A random moment I took for me. 🙂 Totally worth it.

There is no “perfection” – only practice. The destination is the journey. All things pass, and there are verbs (and choices) involved. Results vary. Every failure is a lesson. Every end is the potential to begin again. I keep at it – living my own experience, letting go of the temptation to try to live any other. I am my own cartographer; my journey, my choices, my map, my dictionary. The map is not the journey. The plan is not the experience. The goal does not determine the outcome.

Delightfully enough, if I don’t like where I’ve taken myself in life, I can always begin again. 🙂 I think I’ll start with a second cup of coffee. This lovely moment doesn’t need a do-over. 🙂

I’m enjoying a moment. This one. It is a morning moment, served up with a side of pre-dawn quiet, and a cup of hot coffee. I woke just ahead of the alarm, uncertain, in the darkness, if it was worth trying to go back to sleep… wanting to… as I thought it over, though, the alarm caught up with me, and announced the beginning of a new day.

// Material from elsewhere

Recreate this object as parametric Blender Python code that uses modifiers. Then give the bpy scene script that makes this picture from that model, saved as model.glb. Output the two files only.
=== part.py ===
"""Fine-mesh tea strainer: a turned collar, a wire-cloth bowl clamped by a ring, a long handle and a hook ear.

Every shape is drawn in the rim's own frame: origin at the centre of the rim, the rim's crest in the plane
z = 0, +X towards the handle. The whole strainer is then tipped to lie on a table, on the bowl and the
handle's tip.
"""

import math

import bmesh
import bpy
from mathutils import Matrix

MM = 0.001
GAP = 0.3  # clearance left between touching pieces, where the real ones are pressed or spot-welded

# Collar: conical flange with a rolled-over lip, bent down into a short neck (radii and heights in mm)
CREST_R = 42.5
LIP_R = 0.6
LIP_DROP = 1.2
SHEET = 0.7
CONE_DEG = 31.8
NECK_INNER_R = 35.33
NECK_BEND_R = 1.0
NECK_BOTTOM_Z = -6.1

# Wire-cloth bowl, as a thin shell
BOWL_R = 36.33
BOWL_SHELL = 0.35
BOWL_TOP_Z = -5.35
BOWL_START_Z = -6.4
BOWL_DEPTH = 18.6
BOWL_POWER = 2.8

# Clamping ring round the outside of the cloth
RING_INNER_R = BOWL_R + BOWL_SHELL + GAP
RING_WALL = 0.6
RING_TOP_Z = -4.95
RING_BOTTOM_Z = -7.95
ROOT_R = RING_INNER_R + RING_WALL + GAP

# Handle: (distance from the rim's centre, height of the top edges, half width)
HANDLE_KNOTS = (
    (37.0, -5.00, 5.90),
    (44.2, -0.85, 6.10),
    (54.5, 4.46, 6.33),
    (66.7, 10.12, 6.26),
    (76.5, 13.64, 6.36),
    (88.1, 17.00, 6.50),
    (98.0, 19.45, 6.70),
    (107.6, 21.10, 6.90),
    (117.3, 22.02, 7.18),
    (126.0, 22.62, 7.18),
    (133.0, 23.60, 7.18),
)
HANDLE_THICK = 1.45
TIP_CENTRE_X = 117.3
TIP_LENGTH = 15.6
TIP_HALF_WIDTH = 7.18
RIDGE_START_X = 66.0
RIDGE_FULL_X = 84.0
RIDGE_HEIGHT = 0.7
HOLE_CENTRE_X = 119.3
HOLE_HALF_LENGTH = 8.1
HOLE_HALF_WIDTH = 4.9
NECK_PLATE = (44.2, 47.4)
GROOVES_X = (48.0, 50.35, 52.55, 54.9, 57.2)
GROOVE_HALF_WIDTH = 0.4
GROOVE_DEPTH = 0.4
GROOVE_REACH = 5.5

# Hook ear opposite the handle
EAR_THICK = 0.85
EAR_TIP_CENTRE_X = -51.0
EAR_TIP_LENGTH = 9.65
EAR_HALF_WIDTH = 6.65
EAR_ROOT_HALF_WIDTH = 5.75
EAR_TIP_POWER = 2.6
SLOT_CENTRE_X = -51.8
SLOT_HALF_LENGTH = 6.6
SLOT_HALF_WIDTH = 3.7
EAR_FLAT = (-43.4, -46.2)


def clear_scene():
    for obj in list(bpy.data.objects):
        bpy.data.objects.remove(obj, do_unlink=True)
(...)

I sip my coffee and appreciate things. I mean, just generally. There’s no doubt life has some challenges to offer, and having experienced a fair few, I maintain awareness that there are likely more ahead; it’s not personal, it’s just living a life. My coffee is hot, well-made, tasty – and in this particular moment, right here, it is enough to enjoy it quietly. Sufficiency. Mindfulness. Gratitude. It is a pleasant start to the day.

I stay with the moment awhile longer. This coffee. This moment. Present. Here. Now. Nothing fancy or expensive to it, and “presence” is not an especially complicated or difficult practice. I let go of ruminations over past challenges. I refrain from launching my consciousness into explorations of potential future challenges. I exist in this present, right now moment, content with my hot coffee. (Maybe you prefer tea? The practice of being present and mindful does not have to change, whatever your preferred beverage! 😉 )

My thoughts drift to recent photographs; representations of recent moments. Lovely urban shots of spring. Pretty pictures of raindrops on rose leaves extended into the afternoon sunshine, sparkling as if edged with glitter. Traffic. Sunrises. Sunsets. My camera has failed me several times recently – great shots that didn’t save – but my memory does not.  It’s a fair exchange, I suppose. I smile, and continue to sip my coffee.

…Another day, another photograph, another moment… another memory. It’s already time to begin again.